## DATA LINES
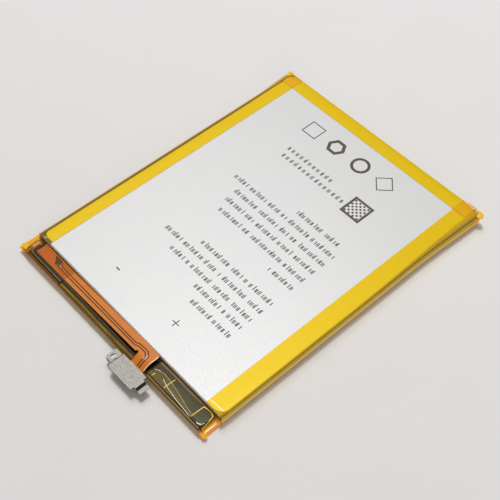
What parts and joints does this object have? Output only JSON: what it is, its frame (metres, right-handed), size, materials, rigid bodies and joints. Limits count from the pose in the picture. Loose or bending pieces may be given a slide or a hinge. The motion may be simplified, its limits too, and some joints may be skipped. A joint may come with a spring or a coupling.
{
  "type": "mobile phone battery",
  "caption": "Slim lithium-ion pouch battery pack with a white label, amber film tapes, a flex circuit and a steel-backed board connector.",
  "frame": {"origin": "centre of the pouch's flat back face", "axes": "+X across the width, with the label up and the connector end near; +Y along the length, away from the connector; +Z out of the label"},
  "size_m": [0.0606, 0.0822, 0.0034],
  "materials": {
    "laminate": "satin",
    "label_white": "satin",
    "amber_film": "gloss",
    "flex_orange": "satin",
    "pressed_steel": "satin",
    "nickel": "satin",
    "aluminium_tab": "satin",
    "board_mask": "satin",
    "black_plastic": "matte",
    "contact_gold": "gloss",
    "solder": "gloss",
    "paper_strip": "matte",
    "foam_black": "matte",
    "chip_black": "satin",
    "chip_tan": "satin"
  },
  "bodies": {
    "root": {"pouch_cell": "laminate", "face_label": "label_white", "side_tape_left": "amber_film", "side_tape_right": "amber_film", "far_end_tape": "amber_film", "terrace_tape": "amber_film", "flex_anchor_tape": "amber_film", "positive_tab": "aluminium_tab", "negative_tab": "nickel", "positive_tab_film": "black_plastic", "negative_tab_film": "black_plastic", "insulating_strip": "paper_strip", "foam_pads": "foam_black", "protection_board": "board_mask", "control_chip": "black_plastic", "switch_chips": "black_plastic", "chip_resistors": "chip_black", "chip_capacitors": "chip_tan", "chip_fuse": "chip_tan", "thermistor": "chip_black", "tab_pads": "nickel", "solder_joints": "solder", "flex_circuit": "flex_orange", "connector_plate": "pressed_steel", "connector_housing": "black_plastic", "signal_contacts": "contact_gold", "power_contacts": "contact_gold"}
  },
  "joints": []
}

## WORK TO BE COMPLETED
Give only the number of lines above that hold the string "materials".

## FULL SOLUTION
2